Six years thou shalt sow thy field, and six years thou shalt prune thy vineyard, and gather in the fruit thereof; But in the seventh year shall be a sabbath of rest unto the land, a sabbath for the LORD: thou shalt neither sow thy field, nor prune thy vineyard. Le 25:3-4.

 

Fifty days, seven weeks plus one, marked off the time between the Passover and the great Pentecost. And this very same reckoning of time, seven weeks plus one, marked off the great Jubilee.

 

Even unto the morrow after the seventh sabbath shall ye number fifty days; and ye shall offer a new meat offering unto the LORD. Le 23:16 

 

And thou shalt number seven sabbaths of years unto thee, seven times seven years; and the space of the seven sabbaths of years shall be unto thee forty and nine years. And ye shall hallow the fiftieth year, and proclaim liberty throughout all the land unto all the inhabitants thereof: it shall be a jubile unto you; and ye shall return every man unto his possession, and ye shall return every man unto his family. Le 25:8, 10.

 

Ezekiel, a contemporary of Daniel, also figured years by days.

 

Lie thou also upon thy left side, and lay the iniquity of the house of Israel upon it: according to the number of the days that thou shalt lie upon it thou shalt bear their iniquity. For I have laid upon thee the years of their iniquity, according to the number of the days, three hundred and ninety days: so shalt thou bear the iniquity of the house of Israel.
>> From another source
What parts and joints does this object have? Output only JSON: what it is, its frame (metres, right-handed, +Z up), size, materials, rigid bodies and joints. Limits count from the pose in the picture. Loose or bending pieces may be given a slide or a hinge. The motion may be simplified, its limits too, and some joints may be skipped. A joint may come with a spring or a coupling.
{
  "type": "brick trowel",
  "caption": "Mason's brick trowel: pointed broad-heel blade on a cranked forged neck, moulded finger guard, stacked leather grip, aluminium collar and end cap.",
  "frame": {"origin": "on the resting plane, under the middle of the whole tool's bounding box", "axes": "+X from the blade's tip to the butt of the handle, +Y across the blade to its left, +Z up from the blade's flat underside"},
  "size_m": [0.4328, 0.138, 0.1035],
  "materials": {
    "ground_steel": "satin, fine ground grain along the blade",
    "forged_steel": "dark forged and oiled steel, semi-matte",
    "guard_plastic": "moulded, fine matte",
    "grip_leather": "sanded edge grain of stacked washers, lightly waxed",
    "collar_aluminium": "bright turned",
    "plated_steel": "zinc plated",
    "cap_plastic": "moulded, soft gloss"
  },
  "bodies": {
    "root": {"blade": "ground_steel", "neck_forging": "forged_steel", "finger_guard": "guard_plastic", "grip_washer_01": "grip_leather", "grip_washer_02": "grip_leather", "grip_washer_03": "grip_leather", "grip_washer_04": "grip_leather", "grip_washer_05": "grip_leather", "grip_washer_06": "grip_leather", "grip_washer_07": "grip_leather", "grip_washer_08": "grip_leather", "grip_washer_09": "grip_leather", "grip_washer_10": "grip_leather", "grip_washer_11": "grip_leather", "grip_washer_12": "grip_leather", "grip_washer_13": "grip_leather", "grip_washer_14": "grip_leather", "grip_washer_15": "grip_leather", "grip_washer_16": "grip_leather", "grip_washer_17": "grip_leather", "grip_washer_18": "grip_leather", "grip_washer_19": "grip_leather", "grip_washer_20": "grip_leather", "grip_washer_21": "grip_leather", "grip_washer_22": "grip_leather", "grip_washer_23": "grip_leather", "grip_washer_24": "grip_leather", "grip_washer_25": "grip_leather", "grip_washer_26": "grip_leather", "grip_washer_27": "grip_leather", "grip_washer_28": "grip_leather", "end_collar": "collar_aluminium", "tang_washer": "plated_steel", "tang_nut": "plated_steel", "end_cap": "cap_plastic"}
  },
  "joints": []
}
And when thou hast accomplished them, lie again on thy right side, and thou shalt bear the iniquity of the house of Judah forty days: I have appointed thee each day for a year. Ezekiel 4:4-6.

 

These two stories in particular, of Ezekiel and Joseph, show how time is represented symbolically when embedded in starkly symbolic narrative.

 

The prophecy of Daniel 9, to be studied later in this class, also establishes a basis in the book of Daniel for letting a day represent a year. The prophecy extends from 457 BC to “Messiah the Prince” and all commentators confess these weeks to be weeks of years.

 

Of course, if it can be shown that the 490 years are a part of the 2300 days, the day-for-year principle in Daniel 8 is settled beyond question. This is the object of another lecture.

 

But we can give stronger evidence for the legitimacy of the day-for-year principle in the book of Daniel by examining the correlation between the prophecy of Daniel 7:25 and history.

 

The Correlation of Daniel 7:25 to the history of the Little Horn

 

Antiochus Epiphanies did not reign 1260 days. Nor did he reign 1150 days (2300 divided by 2 for “evenings and mornings.”) What is more than this, this period shows up again in Revelation (5 times) as a still-future prophecy more than two centuries after the death of A. Epiphanies.

 

We examined earlier the basis for using 538 and 1798 to mark off the existence of the “little” civil kingdom of papal Rome. This correlation is a pragmatic evidence of the legitimacy of the 1260 day prophecy.

 

Also the scope of the prophecy, from Daniel’s time until the saints possess an eternal kingdom, reduces centuries and world empires (as Babylon and Persia) into single verses. To give several verses (in this context) to the 1260 time period is some evidence in favor of the period being symbolic.

 

Summary: The historical understanding of Daniel 7 by the men used by God to lead the reformation still has strength enough centuries later to repel detractors. The prophecy works, the symbols are standard, the global nature of the context fits the period.

For the Word Doc, click here: Dan_7_-_12_-_Day_for_Year

2 comments

  • Thank you for your amazing work.
    Question: Can you explain the time prophecy in Ezekiel 4 where we take this principle from. I looked on different adventist interpretations but non seem to fit with all the historical sources.

    Looking forward to your insides.
    Best regards,
    Sara

    • Eugene Prewitt

      Sara, I know I have studied it in the past. But I don’t remember what I found and do not have time at present to look at Ezekiel 4 again. So I hope you find in the pioneer writings something on the topic as that would be the best place to look (I would think.) Be faithful.